Electricity Supply Corporation of Malawi Limited (ESCOM)
- Company type: Parastatal
- Industry: Electricity
- Founded: 1984; 42 years ago
- Headquarters: Blantyre, Malawi
- Key people: Kamkwamba Kumwenda Chief Executive Officer
- Parent: Government of Malawi
- Website: www.escom.mw

= Electricity Supply Corporation of Malawi =

Malawian electricity distributor

Electricity Supply Corporation of Malawi Limited (ESCOM) is the state-owned power transmission and distribution company in Malawi. It is entirely in control of transmission and distribution of electric power in the country. ESCOM represents Malawi in the Southern African Power Pool. It should not be confused with its South African equivalent Eskom.

==Location==
The headquarters of the company are located in ESCOM House, along Haile Selassie Avenue, in the central business district of Blantyre, the commercial and financial capital of Malawi. The ESCOM House sits directly across the street from Shifa Hospital. The geographical coordinates of the company headquarters are:15°47'16.0"S, 35°00'38.0"E (Latitude:-15.787778; Longitude:35.010556).

==Unbundling==
When initially created in the 1980s, ESCOM monopolized the functions of (a) generation (b)transmission and (c) distribution of electric power throughout Malawi. In 2015, the government of Malawi began planning the unbundling of the company to allow private investors to enter the Malawian market.

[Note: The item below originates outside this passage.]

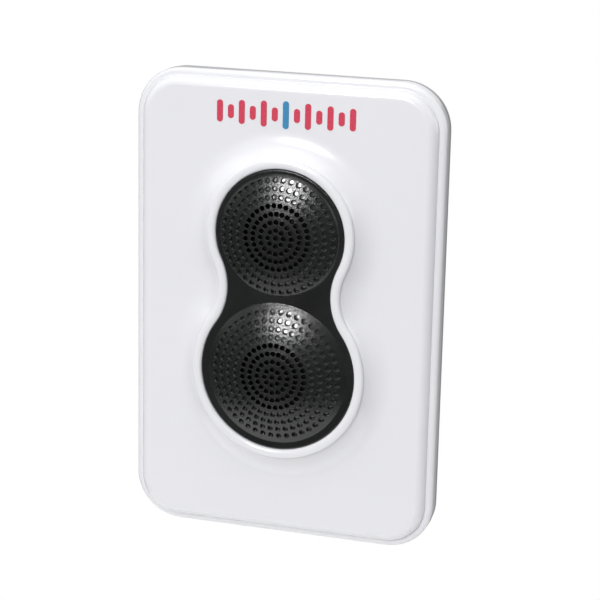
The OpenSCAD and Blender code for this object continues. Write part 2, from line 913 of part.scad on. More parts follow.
module coil_windings() {
    color("peru")
        upright()
            for (p = coil_place)
                translate([p[0], p[1], board_top + coil_flange_t + 0.05])
                    difference() {
                        cylinder(r = coil_r - 0.5, h = coil_h - 2 * coil_flange_t - 0.1);
                        translate([0, 0, -1])
                            cylinder(r = coil_core_r + 0.05, h = coil_h + 2);
                    }
}

module electrolytic_capacitors() {
    color("midnightblue")
        upright()
            for (p = can_place)
                translate([p[0], p[1], board_top])
                    difference() {
                        cylinder(r = can_r, h = can_h);
                        translate([0, 0, 1.4])
                            rotate_extrude()
                                translate([can_r + 0.25, 0])
                                    circle(r = 0.5, $fn = 24);
                        for (a = [0, 60, 120])
                            rotate(a)
                                translate([0, 0, can_h])
                                    cube([can_r * 1.2, 0.3, 0.3], center = true);
                    }
}

module film_capacitors() {
    color("darkred")
        upright()
            for (p = film_place)
                translate([p[0], p[1], board_top])
                    translate([-film_size[0] / 2, -film_size[1] / 2, 0])
                        cube(film_size);
}

module resistors() {
    color("tan")
        upright()
            for (i = [0:resistor_rows - 1], s = [-1, 1])
                translate([s * 5.5, board_low + 18 + i * resistor_gap, board_top + resistor_r])
                    rotate([0, 90, 0]) {
                        cylinder(r = resistor_r, h = resistor_l, center = true, $fn = 32);
                        cylinder(r = 0.3, h = resistor_l + 2.4, center = true, $fn = 24);
                        for (e = [-1, 1])
                            translate([resistor_r / 2, 0, e * (resistor_l / 2 + 1.2)])
                                cube([resistor_r, 0.6, 0.6], center = true);
                    }
}

module indicator_lamp() {
    wall_y = -case_h / 2 + tray_inset;
    color("lime")
        upright()
            translate([0, 0, fit_z]) {
                translate([0, tray_low + 0.1, 0])
                    rotate([-90, 0, 0])
                        cylinder(d = led_flange_d, h = 1);
                translate([0, wall_y + led_d / 2 - 0.6, 0])
                    rotate([-90, 0, 0])
                        cylinder(d = led_d, h = rear_wall + 1 - led_d / 2);
                translate([0, wall_y + led_d / 2 - 0.6, 0])
                    sphere(d = led_d);
                for (s = [-1, 1]) {
                    translate([s * 0.9, tray_low + 3.1, 0])
                        cube([0.5, 4, 0.5], center = true);
                    translate([s * 0.9, tray_low + 4.85, board_top / 2 - fit_z / 2 + 0.125])
                        cube([0.5, 0.5, fit_z - board_top + 0.25], center = true);
                }
            }
}

module power_socket() {
    color([0.1, 0.1, 0.1])
        upright()
            translate([jack_x, jack_face, fit_z])
                difference() {
                    union() {
                        translate([-jack_w / 2, 0, board_top - fit_z])
                            cube([jack_w, jack_l, fit_z - board_top + jack_w / 2]);
                        rotate([90, 0, 0])
                            cylinder(d = jack_nose_d, h = jack_nose);
                    }
                    translate([0, -jack_nose - 1, 0])
                        rotate([-90, 0, 0])
                            cylinder(d = jack_bore_d, h = jack_nose + jack_l - 1);
                }
}

module power_socket_pin() {
    color("silver")
        upright()
            translate([jack_x, jack_face, fit_z]) {
                translate([0, jack_l - 2, 0])
                    rotate([90, 0, 0])
                        cylinder(d = jack_pin_d, h = jack_l - 2 + jack_nose - 1);
            }
}

// Hollow body, open on the face that the knob comes out of
module switch_body() {
    foot_room = [knob_foot_w + switch_travel + 2 * knob_gap, knob_foot_d + 2 * knob_gap,
        knob_h + 1 + 2 * knob_gap];
    neck_room = [knob_w + switch_travel + 2 * knob_gap, switch_wall * 4, knob_h + 2 * knob_gap];
    color("silver")
        upright()
            difference() {
                translate([-switch_x - switch_l / 2, switch_face, board_top])
                    cube([switch_l, switch_d, fit_z - board_top + switch_h / 2]);
                translate([-switch_x, switch_face + switch_wall + foot_room[1] / 2, fit_z])
                    cube(foot_room, center = true);
                translate([-switch_x, switch_face, fit_z])
                    cube(neck_room, center = true);
            }
}

// Knob on its sliding foot, drawn at the middle of its travel
module switch_knob() {
    foot_y = switch_face + switch_wall + knob_gap;
    wall_y = -case_h / 2 + tray_inset;
    rib = 0.5;
    color("black")
        upright()
            translate([-switch_x, 0, fit_z])
                difference() {
                    union() {
                        translate([-knob_foot_w / 2, foot_y, -knob_h / 2 - 0.5])
                            cube([knob_foot_w, knob_foot_d, knob_h + 1]);
                        translate([-knob_w / 2, wall_y - knob_out, -knob_h / 2])
                            cube([knob_w, foot_y - wall_y + knob_out + 0.5, knob_h]);
                    }
                    for (i = [-1:1])
                        translate([i * 1.1, wall_y - knob_out, 0])
                            cube([rib, rib, knob_h + 1], center = true);
                }
}

module case_screws() {
    color("lightgray")
        upright()
            for (p = case_screw_places())
                translate([p[0], p[1], head_seat])
                    pan_screw(case_screw_d, case_head_d, case_screw_l);
}

front_cover();
grille();
rear_cover();
printed_mark();
sounder_cup(lobe_up);  // sounder_cup_upper
sounder_cone(lobe_up);  // sounder_cone_upper
piezo_plate(lobe_up);  // piezo_plate_upper
piezo_ceramic(lobe_up);  // piezo_ceramic_upper
solder_tags(lobe_up);  // solder_tags_upper
leads(lobe_up);  // leads_upper
sounder_cup(lobe_low);  // sounder_cup_lower
sounder_cone(lobe_low);  // sounder_cone_lower
piezo_plate(lobe_low);  // piezo_plate_lower
piezo_ceramic(lobe_low);  // piezo_ceramic_lower
solder_tags(lobe_low);  // solder_tags_lower
leads(lobe_low);  // leads_lower
main_board();
oscillator_chip();
driver_transistors();
coil_bobbins();
coil_windings();
electrolytic_capacitors();
film_capacitors();
resistors();
indicator_lamp();
power_socket();
power_socket_pin();
switch_body();
switch_knob();
case_screws();
board_screws();
grille_screws();
sounder_screws();
wall_pads();
rating_plate();
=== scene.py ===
"""Wall-hung ultrasonic pest repeller: moulded skins, finishes, pale floor, soft light and camera."""
import math

import bmesh
import bpy
from mathutils import Matrix, Vector, geometry


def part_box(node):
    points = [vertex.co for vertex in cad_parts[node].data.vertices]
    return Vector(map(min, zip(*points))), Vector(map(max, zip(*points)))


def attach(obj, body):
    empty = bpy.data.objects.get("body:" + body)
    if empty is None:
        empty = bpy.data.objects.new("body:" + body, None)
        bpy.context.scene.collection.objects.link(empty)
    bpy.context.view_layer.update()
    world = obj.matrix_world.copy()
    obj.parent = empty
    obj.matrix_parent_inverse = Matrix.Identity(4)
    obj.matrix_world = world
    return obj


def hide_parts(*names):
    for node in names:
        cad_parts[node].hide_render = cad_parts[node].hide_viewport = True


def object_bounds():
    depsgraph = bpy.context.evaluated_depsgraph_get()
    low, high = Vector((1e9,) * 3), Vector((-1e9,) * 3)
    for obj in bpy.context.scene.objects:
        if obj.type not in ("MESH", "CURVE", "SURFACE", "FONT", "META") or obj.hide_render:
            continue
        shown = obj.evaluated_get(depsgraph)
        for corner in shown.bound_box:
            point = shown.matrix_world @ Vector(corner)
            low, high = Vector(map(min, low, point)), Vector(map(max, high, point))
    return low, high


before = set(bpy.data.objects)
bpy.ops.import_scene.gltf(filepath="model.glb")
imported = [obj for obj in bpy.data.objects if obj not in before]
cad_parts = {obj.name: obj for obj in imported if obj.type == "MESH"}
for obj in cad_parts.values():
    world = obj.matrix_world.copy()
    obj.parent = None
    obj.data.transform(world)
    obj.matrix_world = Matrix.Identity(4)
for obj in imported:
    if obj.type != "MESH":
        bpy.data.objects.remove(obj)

bl_info = {
    "name": "Wall Pest Repeller",
    "version": (1, 0, 0),
    "blender": (4, 5, 0),
    "location": "View3D > Sidebar > Repeller",
    "description": "Builds the case, grille, finishes and stage of a wall-hung ultrasonic pest repeller",
    "category": "Object",
}

MM = 0.001
CAD_BOX = [list(corner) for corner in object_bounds()]
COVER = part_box("front_cover")
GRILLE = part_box("grille")
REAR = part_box("rear_cover")
BACK_Y = REAR[1].y
MID_Z = (COVER[0].z + COVER[1].z) / 2
CASE_W = COVER[1].x - COVER[0].x
CASE_H = COVER[1].z - COVER[0].z
TONGUE_H = 1 * MM
SPLIT = BACK_Y - REAR[0].y - TONGUE_H
LIP = BACK_Y - COVER[0].y
SKIRT = BACK_Y - GRILLE[1].y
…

Escom is saddled with low tariffs and payment arrears. The company is heavily indebted and is loss-making. It lacks creditworthiness and is unable to attract private investment into the electricity sector, because power-purchase agreements with Escom are not financially viable. It is unable to upgrade infrastructure and increase generation capacity.

In January 2017, Escom was split into two companies. Electricity Generation Company Malawi Limited (Egenco) is responsible for the operation, maintenance, and improvement of the power stations owned by the Malawian government. At that time, the power stations had generation capacity of 351 megawatts. Escom retained the role of bulk-purchaser, transmission and distribution to the consumer. Escom is also the sole seller to foreign customers.

==Governance==
Thomson Mpinganjira serves as the chairman of the ten-person board of directors. Mr. Kamkwamba Kumwenda is the Chief Executive Officer. He leads a team of nine senior Directors in running the day-to-day affairs of the company.